I think we are quite proud to be the first people in Cologne to do electronic music events. We did 72-hour parties here, we did joined parties with the electronic scene with Mouse On Mars, Schlammpeitziger, Felix Randomix, Pan Sonic... we did the first Pan Sonic show in Germany. We invited Underground Resistance, Patrick Pulsinger, DJ Pierre from Chicago... yes… he ripped open the earth… his towel could not take more sweat. Now the city has certainly changed a bit: more commercial attitudes, more MTV, more people who think reading about techno on the internet makes them techno souls. Well there is more to it…
What else is there to do in Cologne? I was there during the World Cup and we watched football in a gay bar and rode around on the trams while drunk old men sang and waved sausages at us.

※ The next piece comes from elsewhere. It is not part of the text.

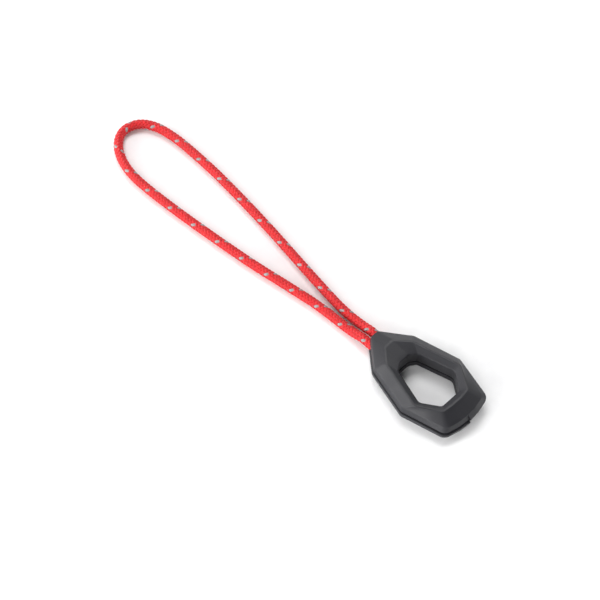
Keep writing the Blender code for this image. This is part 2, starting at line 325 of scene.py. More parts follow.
def face_outwards(mesh):
    """Turns a closed mesh right side out, by the sign of its volume."""
    points = np.array([vertex.co for vertex in mesh.vertices])
    mesh.calc_loop_triangles()
    corners = points[np.array([triangle.vertices for triangle in mesh.loop_triangles])]
    volume = np.einsum("ij,ij->i", corners[:, 0], np.cross(corners[:, 1], corners[:, 2])).sum()
    if volume < 0:
        mesh.flip_normals()
    return mesh


def evaluated_mesh(source, name):
    """The plain mesh that an object's modifiers make."""
    depsgraph = bpy.context.evaluated_depsgraph_get()
    mesh = bpy.data.meshes.new_from_object(source.evaluated_get(depsgraph))
    mesh.name = name
    return mesh


# ---------------------------------------------------------------- shells


def arc_between(start, corner, end, count):
    """Points on the arc that touches both sides of a corner at start and end."""
    into = (corner - start) / np.maximum(np.linalg.norm(corner - start, axis=-1, keepdims=True), 1e-9)
    out = (end - corner) / np.maximum(np.linalg.norm(end - corner, axis=-1, keepdims=True), 1e-9)
    weight = np.sqrt(np.clip((1 + (into * out).sum(-1, keepdims=True)) / 2, 0, 1))
    points = []
    for t in np.linspace(0, 1, count):
        shares = (1 - t) ** 2, 2 * t * (1 - t) * weight, t ** 2
        points.append((shares[0] * start + shares[1] * corner + shares[2] * end) / sum(shares))
    return points


def fillet_length(previous, corner, following, radius, most=0.45):
    """How far along both sides a fillet of that radius starts, within the sides' own lengths."""
    into, out = corner - previous, following - corner
    lengths = np.linalg.norm(into, axis=-1), np.linalg.norm(out, axis=-1)
    cosine = (into * out).sum(-1) / np.maximum(lengths[0] * lengths[1], 1e-12)
    half_turn = np.arccos(np.clip(cosine, -1, 1)) / 2
    return np.minimum(radius * np.tan(half_turn), most * np.minimum(*lengths))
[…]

Well, you can be kicked to death during Karneval by brutal clowns or you can be shot while eating a sausage at the Mayor Street. I personally think the river Rhein is the most influential force in the city and I cannot really imagine leaving this town.
Sounds dangerous. What else is coming up for Traum in the near future that you are excited about?
We have a world famous artist working undercover for us. We have an artist called The Bleeding Hand, who cut off his hand and replaced it with a synthesiser in the ‘80s... we have Dominik Eulberg doing an acid record of a very strange kind… we will see Airbus Modular making their career and becoming world famous, hopefully... Extrawelt are recording an 12” for us they said... Gabriel Ananda is doing a record for us… there are a lot of things where we set the course and see what happens… We have an instinct for talents.